Ryback asegura que son pocos los ejemplares o los textos que podemos saber a ciencia cierta que hayan influido directamente en el pensamiento de Hitler, pero cabe destacar que el Führer poseía un ejemplar traducido al alemán de la obra de Madison Grand titulada: La muerte de la gran raza o la base racial de la historia europea. Publicado por primera vez en 1916 en una editorial de Nueva York, se presentaba como una contribución al campo novedoso de la eugenesia. En ese libro Hitler pudo leer con orgullo el siguiente párrafo: “El acatamiento a lo que erróneamente se considera leyes divinas y la creencia sentimental en la santidad de la vida humana impiden tanto la eliminación de los niños deficientes como la esterilización de los adultos que no tienen ninguna utilidad para la comunidad”. Pero además, los libros de la biblioteca personal de Hitler le permiten a Ryback desplazar ante el lector toda una red de colaboracionistas y acólitos, a partir de una curiosa lectura de las dedicatorias que aparecen en las primeras páginas de algunos de los libros. En este sentido, es interesante detenerse en el gastado ejemplar que Hitler poseía de Fuego y sangre de Ernst Jünger, quien se lo había enviado a Hitler con la dedicatoria: “Al Führer nacional Adolf Hitler”. “He leído todos sus libros –escribió Hitler a Jünger–. Me parece muy encomiable el valor testimonial de estos libros, pues logran transmitir como pocos la experiencia del frente.”
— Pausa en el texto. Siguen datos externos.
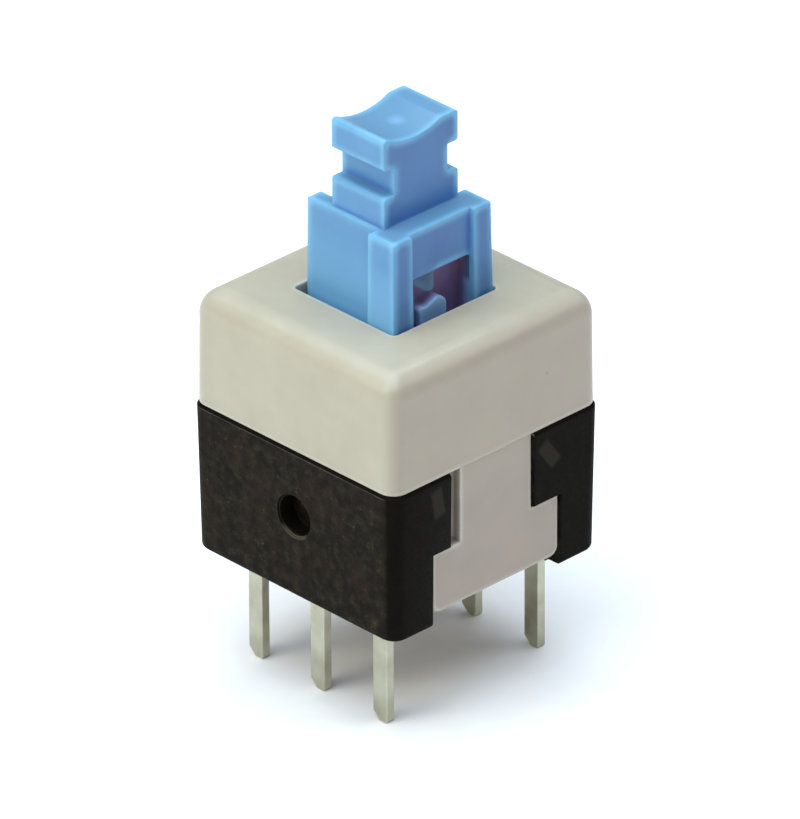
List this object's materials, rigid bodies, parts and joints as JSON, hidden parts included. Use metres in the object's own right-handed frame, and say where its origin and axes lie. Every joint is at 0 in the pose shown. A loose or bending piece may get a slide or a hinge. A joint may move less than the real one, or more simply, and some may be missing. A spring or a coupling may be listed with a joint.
{
  "type": "self-locking push switch",
  "caption": "Square board-mounted push switch with a latching blue plunger that rises from a clipped white cover over a black base with two rows of flat terminals.",
  "frame": {"origin": "middle of the square body, in the plane of the circuit board that its walls stand on", "axes": "+Z along the plunger towards its head, +X towards the cam side of the plunger, -Y towards the front row of terminals"},
  "size_m": [0.0082, 0.0082, 0.0172],
  "materials": {
    "black_plastic": "matt moulded",
    "white_plastic": "satin moulded",
    "blue_plastic": "satin moulded",
    "tinned_brass": "dull tin plating",
    "contact_bronze": "bright strip",
    "spring_steel": "drawn wire"
  },
  "bodies": {
    "housing": {"base": "black_plastic", "cover": "white_plastic", "return_spring": "spring_steel", "terminal_front_left": "tinned_brass", "terminal_front_middle": "tinned_brass", "terminal_front_right": "tinned_brass", "terminal_back_left": "tinned_brass", "terminal_back_middle": "tinned_brass", "terminal_back_right": "tinned_brass"},
    "plunger": {"plunger": "blue_plastic", "moving_contact_front": "contact_bronze", "moving_contact_back": "contact_bronze"},
    "latch": {"latch_pin": "spring_steel"}
  },
  "joints": [
    {"name": "plunger_slide", "type": "slide", "parent": "housing", "child": "plunger", "axis": [0, 0, -1], "range_m": [0, 0.0022], "stiffness_N_per_m": 600, "springref_m": -0.001, "deforming": ["return_spring"]},
    {"name": "latch_swing", "type": "hinge", "parent": "housing", "child": "latch", "pos_m": [0.0019, 0.00052, 0.0014], "axis": [-1, 0, 0], "range_deg": [0, 4.5]}
  ],
  "couplings": [
    {"joint": "latch_swing", "follows": "plunger_slide", "rad_per_m": 34.817}
  ]
}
Entre las múltiples dedicatorias cabe destacar la expresada en los libros que Leni Riefenstahl regaló a Hitler para la Navidad de 1936, con la siguiente dedicatoria: “Mi Führer con agradecimiento y lealtad”, pero la más valiosa contribución de Leni a la biblioteca personal de Hitler fue el obsequio de una primera edición de las obras completas del filósofo alemán Johann Gottlieb Fichte, publicadas en 1848. La elección del filósofo no era casual; Fichte era un buen modelo a seguir para la ideología nazi a partir de Discurso a la nación alemana, un pionero de la idea de la excepcionalidad del pueblo alemán. Ryback asegura que si bien Schopenhauer y Nietzsche presentaban teorías para que los nazis les “hincaran los dientes”, fue Fichte quien suministró una parte importante de las bases filosóficas para el nacionalismo feroz del período nazi.
Por otro lado, es bueno recordar que las ideas filosóficas de Hitler, como bien lo demuestra Ryback en su imprescindible capítulo dedicado a la “Inspiración divina”, estaban más ligadas al saber esotérico y ocultista que a la filosofía académica. En definitiva, Ryback explora, en la medida de lo posible, cómo en importantes momentos de la vida de Hitler, sus libros determinaban gran parte de sus acciones. Pero además en su libro asoma constantemente la idea del destino de los libros, a la manera de un leitmotiv wagneriano que se repite en distintas ocasiones del texto y que es la clave para comprender ese lote de libros raros que ahora se encuentran en la Biblioteca del Congreso en Washington: Habent sua fata libelli –“los libros tienen su propio destino”–.